Your hormones impact many different aspects of your health, and the brain is no exception. Many studies have shown that individual hormones and overall hormonal imbalance can have significant impacts on your mental health. Keep reading to find out how these hormones are connected to mental health and what it can mean for your overall mood!
The thyroid hormones
The thyroid gland is an extremely important hormonal regulator that manages the production of not only thyroid hormones, but regulates the production of several key neurotransmitters such as dopamine and serotonin. Therefore, thyroid imbalances can have major effects on your brain as well.
Hypothyroidism, a condition in which fewer than normal thyroid hormones are produced, is a common precursor to depression, anxiety, and memory problems. On the other hand, hyperthyroidism is another type of thyroid dysfunction where too much thyroid hormones are released and can lead to sleeplessness, anxiety, and irritability.
The more severe your thyroid condition, the more severe your symptoms and subsequent mental health effects may be. The brain has a high number of thyroid hormone receptors and is particularly sensitive to its hormonal changes.
Along with your reproductive health, estrogen is also a major regulator of mental health. Healthy estrogen levels can boost your mood and happiness, but if the hormones are imbalanced, which inevitably occurs during your menstrual cycle, you may experience more damaging effects.
Estrogen dominance can increase the prevalence of mood swings, fatigue, and sleep problems. Low levels of estrogen are more likely to lead to depression as well.
Sometimes known as the anti-anxiety hormone, healthy progesterone levels can promote calmness and relaxation. This is often due to the way progesterone protects neurons and supports the GABA neurotransmitter.
Low progesterone levels, which are expected before the onset of your period, can result in higher anxiety and lead to PMS or PMDD symptoms such as mood swings and headaches. Some experts also believe that after ovulation, the rise of progesterone levels can lead to further imbalance and increase symptoms of depression.

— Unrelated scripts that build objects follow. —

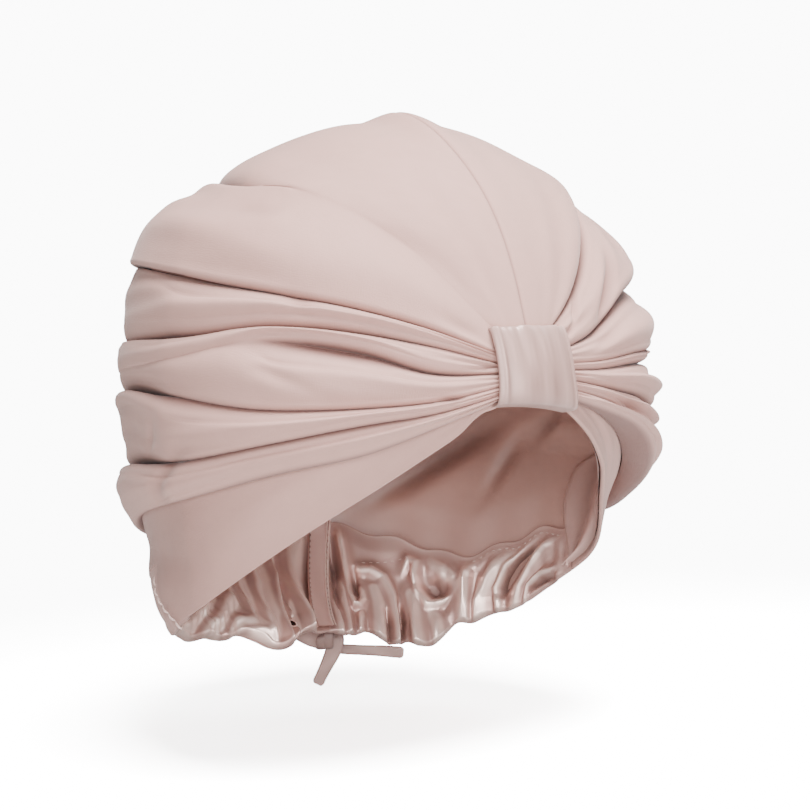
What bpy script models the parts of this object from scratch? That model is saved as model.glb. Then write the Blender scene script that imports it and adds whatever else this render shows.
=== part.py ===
"""Silk sleep turban: a head wrap with folds gathered into a satin loop at the front, a smooth
band, a lining, an elastic casing round the nape, and two ties knotted at the back.

Metres, +Z up. The wearer looks along -Y, and +X is the wearer's left. The origin is where the
top of the head bears against the lining. The wrap keeps its worn form.
"""

import math

import bpy
import numpy as np

# Head form that the band and the lining follow, measured from the form's centre
HALF_WIDTH = 0.112
FRONT_DEPTH = 0.103
BACK_DEPTH = 0.132
CROWN_HEIGHT = 0.135
SIDE_DROP = 0.150
NAPE_DROP = 0.112
BROW_POWER = 1.65   # below 2 the brow narrows in straight lines towards the front
FORM_POWER = 2.1

# Cloth
CLOTH = 0.0015
SATIN = 0.0018
TAPE_CLOTH = 0.0008
CLOTH_GAP = 0.0005
LINING_GAP = 0.0009
SEAM_GAP = 0.0008
HEM_GAP = 0.5       # degrees of elevation between the crown's lower edge and the band's top edge
EDGE_GAP = 0.35     # degrees between the casing's upper edge and those of the band and lining

# Crown: how far it puffs out of the form, and how its folds stand on that
PUFF = 0.016
CROWN_PUFF = 0.0125
EDGE_DRAW = 0.008
SAG = 0.0105
PLEAT_DEPTH = 0.006
PLEAT_BULGE = 0.003
CROWN_START = 22.0  # degrees of elevation where the smooth top goes under the loop
CROWN_END = 125.0   # degrees over the top where it meets the back seam
LOOP_GATHER = 0.25  # share of the folds' depth that is left under the loop

# Front loop
LOOP_WIDTH = 0.036
LOOP_TOP = 28.5     # degrees of elevation
LOOP_BOTTOM = 10.7
LOOP_THICKNESS = 0.0095
LOOP_WAIST = 0.06
# Rows from the loop's upper edge down its face and back up behind the front edge: share of the
# way from LOOP_TOP down to LOOP_BOTTOM, and offset outside the form in shares of LOOP_THICKNESS
LOOP_PROFILE = (
    (0.0, 0.48), (0.06, 0.74), (0.2, 0.92), (0.37, 1.0), (0.62, 1.02), (0.82, 1.0),
    (0.92, 0.85), (1.0, 0.45), (1.01, -0.1), (0.965, -0.62), (0.83, -0.74), (0.66, -0.76),
)

# Casing round the nape
CASING_START = 94.0  # degrees of azimuth where the band's end is tacked down
CASING_HEIGHT = 14.0  # degrees of elevation
CASING_WAVES = 17
CASING_RUFFLE = 0.0024

# Tape over the centre back seam
TAPE_WIDTH = 0.010
TAPE_HEIGHT = 26.0  # degrees of elevation
TAPE_LEAN = 12.5    # degrees of azimuth that its top stands towards the wearer's left

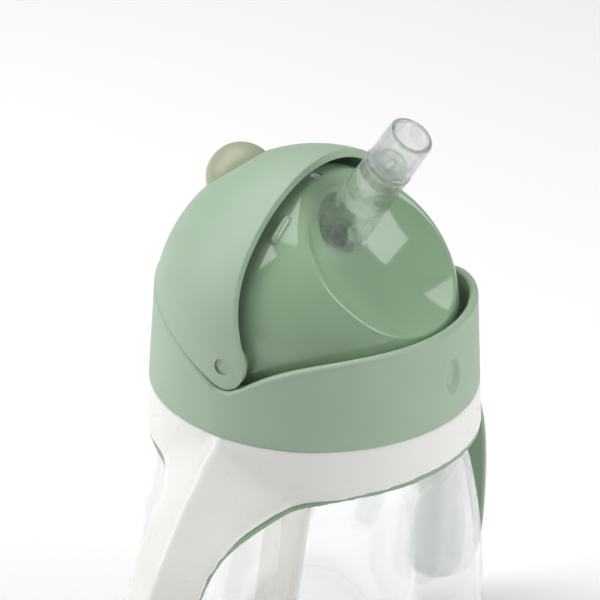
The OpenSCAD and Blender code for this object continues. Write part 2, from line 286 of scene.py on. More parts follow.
def see_through(name, color, rim_color, roughness, ior, alpha, ripple_mm, through=1.0):
    """Clear moulding: tinted where it is seen edge-on, with faint flow ripples."""
    material, node = principled(name, color, roughness, Transmission_Weight=through, IOR=ior)
    nodes, links = material.node_tree.nodes, material.node_tree.links
    facing = nodes.new("ShaderNodeLayerWeight")
    facing.inputs["Blend"].default_value = 0.35
    tint = nodes.new("ShaderNodeValToRGB")
    tint.color_ramp.elements[0].color = (*color, 1)
    tint.color_ramp.elements[1].color = (*rim_color, 1)
    tint.color_ramp.elements[0].position = 0.35
    links.new(facing.outputs["Facing"], tint.inputs["Fac"])
    links.new(tint.outputs["Color"], node.inputs["Base Color"])
    gloss = noise(material, CLEAR_GLOSS_SCALE, 2)
    vary_roughness(material, node, gloss, roughness * 0.7, roughness * 1.3)
    bump(material, node, noise(material, RIPPLE_SCALE, 1), ripple_mm)
    node.inputs["Alpha"].default_value = alpha
    return material


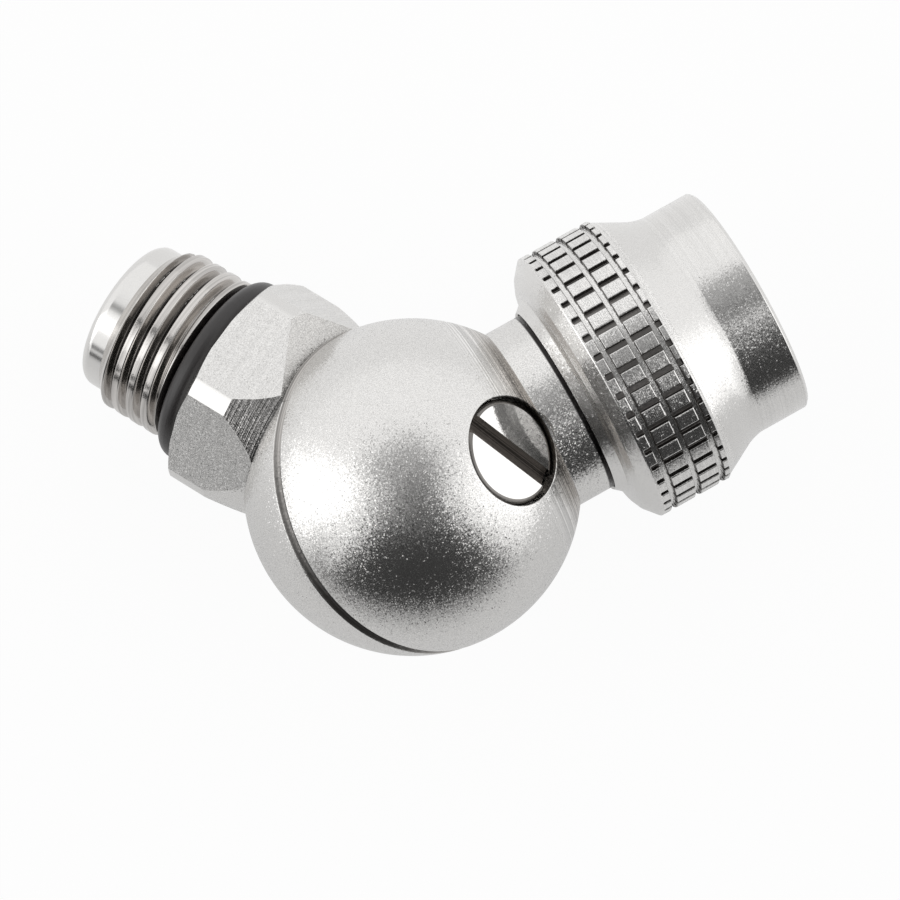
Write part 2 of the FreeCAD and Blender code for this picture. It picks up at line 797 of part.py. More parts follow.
male_body = make_male_body()
swivel_body = make_swivel_body()
pivot_bolt = make_pivot_bolt()
nozzle = make_nozzle()
coupling_nut = make_coupling_nut()
thread_o_ring = ring_body(
    "thread_o_ring", "thread_ring_centre", "thread_ring_height", "thread_ring_radius"
)
head_seal_ring = ring_body(
    "head_seal_ring", "pivot_ring_centre", "head_seal_height", "pivot_ring_section"
)
face_seal_ring = ring_body(
    "face_seal_ring", "pivot_ring_centre", "face_seal_height", "pivot_ring_section"
)
base_seal_ring = ring_body(
    "base_seal_ring", "pivot_ring_centre", "base_seal_height", "pivot_ring_section"
)
nozzle_seal_ring = ring_body(
    "nozzle_seal_ring", "nozzle_ring_centre", "nozzle_ring_height", "nozzle_ring_radius"
)
nozzle_base_ring = ring_body(
    "nozzle_base_ring", "base_ring_centre", "base_ring_height", "base_ring_radius"
)
head_washer = washer_body(
    "head_washer", "washer_inner", "head_washer_outer", "head_washer_low", "head_washer_high"
)
split_washer = washer_body(
    "split_washer",
    "split_washer_inner",
    "split_washer_outer",
    "split_washer_low",
    "split_washer_high",
)
nut_washer = washer_body(
    "nut_washer", "nut_washer_inner", "nut_washer_outer", "nut_washer_low", "nut_washer_high"
)

# Rest pose: the swivel lies on a table on its ball, its thread and its knurl.
rest = FreeCAD.Rotation(size("rest_yaw"), size("rest_pitch"), size("rest_roll"))
side_axis = FreeCAD.Vector(0, 1, 0)
up_axis = FreeCAD.Vector(0, 0, 1)
male_turn = rest.multiply(FreeCAD.Rotation(side_axis, size("male_lean")))
front_turn = rest.multiply(FreeCAD.Rotation(up_axis, size("swivel_turn")))
neck_turn = front_turn.multiply(FreeCAD.Rotation(side_axis, size("arm_lean")))
knurl_turn = neck_turn.multiply(FreeCAD.Rotation(up_axis, size("nut_turn")))

PLACES = [
    (male_body, male_turn),
    (thread_o_ring, male_turn),
    (pivot_bolt, rest),
    (head_seal_ring, rest),
    (face_seal_ring, rest),
    (base_seal_ring, rest),
    (head_washer, rest),
    (split_washer, rest),
    (swivel_body, neck_turn),
    (nozzle, neck_turn),
    (nozzle_seal_ring, neck_turn),
    (nozzle_base_ring, neck_turn),
    (nut_washer, neck_turn),
    (coupling_nut, knurl_turn),
]
for body, turn in PLACES:
    body.Placement = FreeCAD.Placement(FreeCAD.Vector(0, 0, 0), turn)
doc.recompute()

# The origin is the middle of the bounding box's underside.
box = FreeCAD.BoundBox()
for body, turn in PLACES:
    tight = body.Shape.optimalBoundingBox(False, False)
    box.add(tight)
shift = FreeCAD.Vector(-box.Center.x, -box.Center.y, -box.ZMin)
for body, turn in PLACES:
    body.Placement = FreeCAD.Placement(shift, turn)
doc.recompute()

for thing in doc.Objects:
    for state in thing.State:
        if state in ("Invalid", "Error"):
            raise RuntimeError(thing.Name + " is " + state)
os.makedirs("parts", exist_ok=True)
for body, turn in PLACES:
    shape = body.Shape
    if shape.isNull() or not shape.isValid() or len(shape.Solids) != 1:
        raise RuntimeError(body.Label + " has no single valid solid")
    shape.exportStep("parts/" + body.Label + ".step")

print("ball centre", shift)
print("swivel axis", rest.multVec(up_axis))
print("male axis", male_turn.multVec(up_axis))
print("neck axis", neck_turn.multVec(up_axis))
print("box", box.XLength, box.YLength, box.ZLength)
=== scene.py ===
import json
import math

import bmesh
import bpy
import numpy as np
from mathutils import Matrix, Vector


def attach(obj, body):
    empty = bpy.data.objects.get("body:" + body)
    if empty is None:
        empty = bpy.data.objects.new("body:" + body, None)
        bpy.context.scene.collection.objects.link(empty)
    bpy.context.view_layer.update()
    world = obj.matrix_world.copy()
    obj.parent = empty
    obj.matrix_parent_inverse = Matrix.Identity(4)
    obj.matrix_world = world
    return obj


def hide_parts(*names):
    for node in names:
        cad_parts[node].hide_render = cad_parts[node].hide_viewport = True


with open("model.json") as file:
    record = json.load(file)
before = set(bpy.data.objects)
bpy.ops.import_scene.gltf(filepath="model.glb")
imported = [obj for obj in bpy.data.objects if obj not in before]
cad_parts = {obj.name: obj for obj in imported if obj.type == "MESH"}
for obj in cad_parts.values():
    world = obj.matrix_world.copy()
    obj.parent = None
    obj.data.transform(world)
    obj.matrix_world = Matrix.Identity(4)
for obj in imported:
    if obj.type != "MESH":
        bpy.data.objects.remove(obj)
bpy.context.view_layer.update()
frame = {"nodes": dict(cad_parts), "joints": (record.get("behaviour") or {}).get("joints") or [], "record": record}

# Hose swivel: satin blasted ball halves, milled hexagon, polished thread and bolt, knurled nut.
# Pieces are shaped in millimetres about the ball's centre and are settled in metres at the end.

MM = 0.001


# Axes of the frame

def joint_named(name):
    return next(j for j in frame["joints"] if j["name"] == name)


def mount_named(name):
    return next(m for m in frame["record"]["mounts"] if m["name"] == name)


def basis(axis, side):
    """Turn whose Z is the axis and whose X is the part of side that stands square to it."""
    z = axis.normalized()
    x = (side - z * side.dot(z)).normalized()
    y = z.cross(x)
    return Matrix((x, y, z)).transposed()


BALL_CENTRE = Vector(joint_named("swivel")["pos_m"])
SWIVEL_AXIS = Vector(joint_named("swivel")["axis"])
NECK_AXIS = Vector(joint_named("nut_spin")["axis"])
MALE_AXIS = Vector(mount_named("male_thread")["axis"])

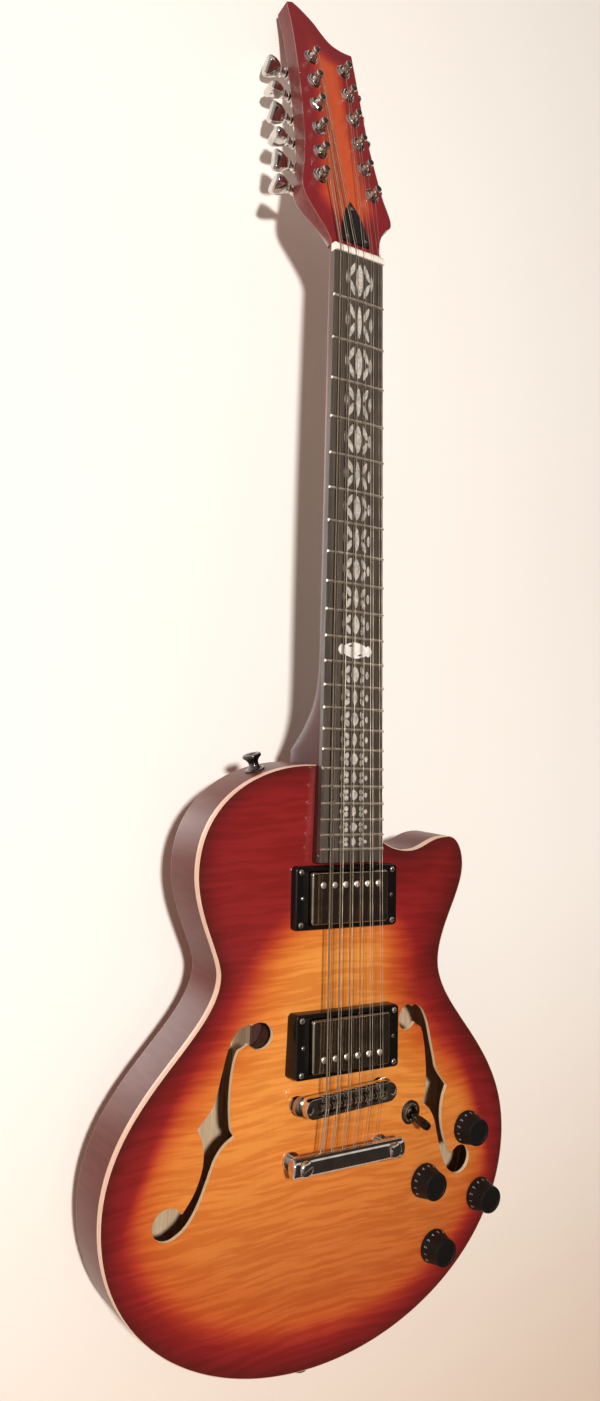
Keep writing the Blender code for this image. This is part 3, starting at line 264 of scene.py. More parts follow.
def paint(red, green, blue):
    """A colour as it is read off a screen, made linear."""
    def linear(level):
        level /= 255
        return level / 12.92 if level <= 0.04045 else ((level + 0.055) / 1.055) ** 2.4
    return (linear(red), linear(green), linear(blue))


class Finish(Sheet):
    """A material whose plain levels are set once, and whose colour and relief come from nodes."""

    def __init__(self, name, roughness=0.4, metallic=0.0, coat=0.0, coat_roughness=0.03,
                 specular=0.5):
        self.material = bpy.data.materials.new(name)
        self.material.use_nodes = True
        super().__init__(self.material.node_tree)
        self.shader = self.tree.nodes["Principled BSDF"]
        for label, level in (("Roughness", roughness), ("Metallic", metallic),
                             ("Coat Weight", coat), ("Coat Roughness", coat_roughness),
                             ("Specular IOR Level", specular)):
            self.shader.inputs[label].default_value = level
        self.place = self.node("ShaderNodeTexCoord", output="Object")

    def noise(self, where, scale=1.0, detail=2.0, rough=0.5, distortion=0.0):
        return self.node("ShaderNodeTexNoise", {}, {"Vector": where, "Scale": scale,
                         "Detail": detail, "Roughness": rough, "Distortion": distortion})

    def grain(self, stretch, detail, rough=0.5, distortion=0.0):
        """Noise whose waves per metre differ along the three axes."""
        where = self.node("ShaderNodeVectorMath", {"operation": "MULTIPLY"},
                          {0: self.place, 1: stretch})
        return self.noise(where, 1.0, detail, rough, distortion)

    def attribute(self, name):
        return self.node("ShaderNodeAttribute", {"attribute_name": name}, output="Fac")

    def ramp(self, value, stops):
        made = self.add("ShaderNodeValToRGB", {}, {0: value})
        elements = made.color_ramp.elements
        elements.remove(elements[-1])
        for index, (position, *colour) in enumerate(stops):
            stop = elements.new(position) if index else elements[0]
            stop.position = position
            stop.color = (*paint(*colour), 1.0)
        return Value(self, made.outputs[0])

    def feed(self, label, value):
        self.tree.links.new(value.socket, self.shader.inputs[label])

    def colour(self, value):
        self.feed("Base Color", value)

    def roughen(self, value):
        self.feed("Roughness", value)

    def relief(self, height, strength, distance):
        self.feed("Normal", self.node("ShaderNodeBump", {}, {
            "Height": height, "Strength": strength, "Distance": distance}))


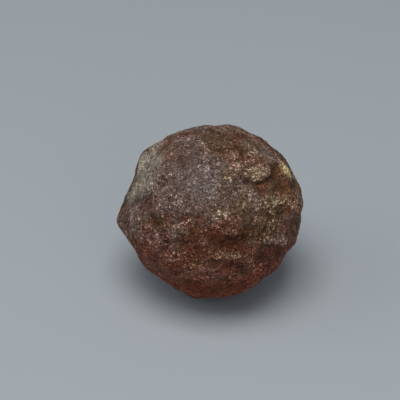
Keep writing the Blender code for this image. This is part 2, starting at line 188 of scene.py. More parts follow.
# Worn places on the front, where clean quartz shows, and bare ones, where hardly a grain does: places along
# each and its width, measured as for the creases, and how worn it is, from 1 to -1 where it is bare.
WEAR = {
    "upper right knob": (((10.5, 10.0), (12.5, 9.8), (14.8, 10.5)), 1.8, 0.75),
    "top of that knob": (((12.5, 11.5), (14.0, 11.5), (15.0, 10.5)), 0.8, 0.9),
    "chain above it": (((10.0, 14.0), (12.0, 15.5), (13.5, 14.5)), 1.0, 0.7),
    "above the knob": (((6.3, 15.3), (6.9, 14.0)), 0.9, 1.0),
    "left of the crease": (((6.5, 8.5), (7.5, 7.5)), 0.9, 0.7),
    "left of the knob": (((5.5, 11.5), (7.0, 11.0)), 1.1, 0.5),
    "rim beside the knob": (((14.5, 14.0), (16.5, 13.3), (18.0, 13.0)), 0.9, 1.0),
    "stained rim": (((19.0, 12.0), (20.0, 10.5), (21.5, 9.0)), 1.0, 0.7),
    "right ledge": (((15.5, 1.5), (17.5, 2.5), (19.5, 3.0), (22.0, 2.5)), 1.2, 1.0),
    "end of the ledge": (((21.0, 1.5), (22.5, 1.5)), 1.0, 0.9),
    "left of the ledge": (((11.5, 2.3), (13.5, 3.0)), 1.6, 0.3),
    "nodule's top": (((1.0, -1.2), (2.5, 0.0), (4.5, -0.8)), 1.3, 0.6),
    "nodule's face": (((2.5, -2.5), (6.5, -3.0)), 1.8, 0.05),
    "nodule's lower edge": (((2.5, -4.5), (5.5, -6.0), (7.0, -4.5)), 0.7, 0.5),
    "right shoulder": (((11.5, -1.5), (15.0, -4.0), (17.0, -4.5)), 2.2, 0.25),
    "right streaks": (((15.5, 0.0), (18.0, -4.0)), 0.7, 0.4),
    "lower right ridge": (((15.0, -7.2), (17.0, -7.3), (19.5, -7.8)), 1.1, 1.0),
    "lower arc": (((1.5, -11.5), (4.0, -11.0), (6.5, -11.5)), 1.0, 0.75),
    "lower left chain": (((-6.0, -14.0), (-3.5, -13.5), (-1.0, -13.5)), 1.0, 0.3),
    "lower right chain": (((10.5, -10.0), (10.5, -13.0), (12.0, -14.5), (14.0, -13.5)), 0.9, 0.7),
    "low band": (((-10.5, -12.0), (-7.5, -12.0), (-5.0, -12.8)), 1.0, 0.55),
    "below the sheen": (((-9.5, -7.0), (-9.0, -4.0), (-5.5, -2.5)), 0.9, 0.6),
    "streak": (((-2.5, -8.0), (0.0, -8.0)), 0.7, 0.3),
    "middle left cluster": (((-9.0, 1.5), (-7.5, 2.0)), 1.2, 0.9),
    "left of the cluster": (((-12.5, -0.5), (-9.5, -1.5), (-11.0, -3.0)), 0.8, 0.3),
    "sheen": (((-6.5, 9.0), (-2.0, 5.5), (2.0, 4.0)), 4.5, -0.08),
    "upper left chain": (((-9.0, 18.5), (-5.5, 18.5)), 0.8, 0.9),
    "upper left streak": (((-10.5, 14.5), (-7.5, 16.0)), 0.6, 0.8),
    "top chain": (((-3.0, 18.0), (-1.0, 16.5)), 0.8, 0.9),
    "pale face's lower edge": (((-16.0, 5.5), (-13.5, 6.5)), 0.6, 0.9),
    "left tip": (((-22.5, 1.5), (-20.5, 2.0)), 1.0, 0.1),
    "left tip's column": (((-20.0, 0.5), (-20.0, -2.5)), 0.8, 0.7),
    "lower left": (((-16.5, -5.5), (-13.5, -7.0)), 2.5, 0.5),
    "pale face": (((-15.0, 13.0), (-17.0, 9.0), (-20.0, 5.0)), 3.8, -1.0),
    "hollow by the knob": (((17.0, 10.5), (17.5, 8.0)), 1.6, -1.0),
    "shelf below the knob": (((15.0, 6.0), (22.0, 6.0)), 1.5, -0.9),
    "under the ledge": (((17.5, 0.0), (21.0, 1.0)), 1.0, -0.8),
    "right edge": (((20.5, -1.0), (22.0, -5.5)), 1.4, 0.1),
    "gap by the nodule": (((9.5, -1.0), (9.0, -6.5)), 1.1, -0.9),
    "hollow under the nodule": (((1.0, -7.5), (6.0, -7.5)), 1.7, -1.0),
    "lower right hollow": (((13.0, -10.0), (18.5, -10.5)), 2.0, -1.0),
    "over the lower arc": (((0.5, -9.0), (5.0, -9.0), (9.5, -9.5)), 1.0, -0.8),
    "under the lower arc": (((2.0, -13.5), (7.0, -14.0), (9.0, -15.5)), 1.4, -0.8),
    "spot on the left": (((-14.0, -1.0), (-14.0, -2.5)), 1.3, -1.0),
    "under the pale face": (((-20.0, 2.0), (-15.5, 1.5)), 1.3, -0.6),
    "left dark": (((-11.5, -7.5), (-8.5, -8.0)), 0.9, -0.7),
    "red left": (((-15.0, -10.5), (-14.5, -13.0)), 1.3, -0.8),
    "red by the middle": (((-3.2, -4.8), (-4.0, -6.5), (-2.0, -10.5)), 1.0, -0.7),
    "bottom": (((-11.0, -16.0), (-2.5, -20.0), (7.5, -19.0)), 2.6, -0.7),
    "crown": (((-5.0, 20.5), (1.0, 20.5), (9.0, 18.0), (13.5, 17.5)), 2.2, -0.2),
    "upper left bare": (((-10.0, 17.0), (-5.5, 13.5), (-8.5, 12.0)), 1.6, -0.7),
}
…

If your body is more sensitive to these hormonal changes, it is likely that you will experience greater PMS or PMDD symptoms. There are many natural recommendations to ease these symptoms, but if your symptoms are especially severe and more characteristic of PMDD, it is recommended that you consult a doctor.
Women are more likely than men to experience mental health issues, and part of this can be due to the cyclical nature of hormonal changes during your menstrual cycle. However, male hormones such as testosterone still have major impacts on both men and women.
Healthy and balanced testosterone levels reduce the risk of Alzheimers and depression and help protect the nervous system. As men grow older, the decline in testosterone can actually increase the risk of depression, anxiety, irritability, and memory loss.
Along with regulating blood sugar and metabolism, insulin imbalances can lead to mood changes as well. If blood sugar levels are not balanced and are prone to spikes, you are more likely to experience mood swings, irritability, and anxiety.
Low blood sugar levels will often leave you feeling more tired and increase risk of depression. If you suffer from Diabetes, ensure that you have consulted your doctor to determine what treatment plan is best for you, as regulating blood sugar levels can significantly improve your mental health!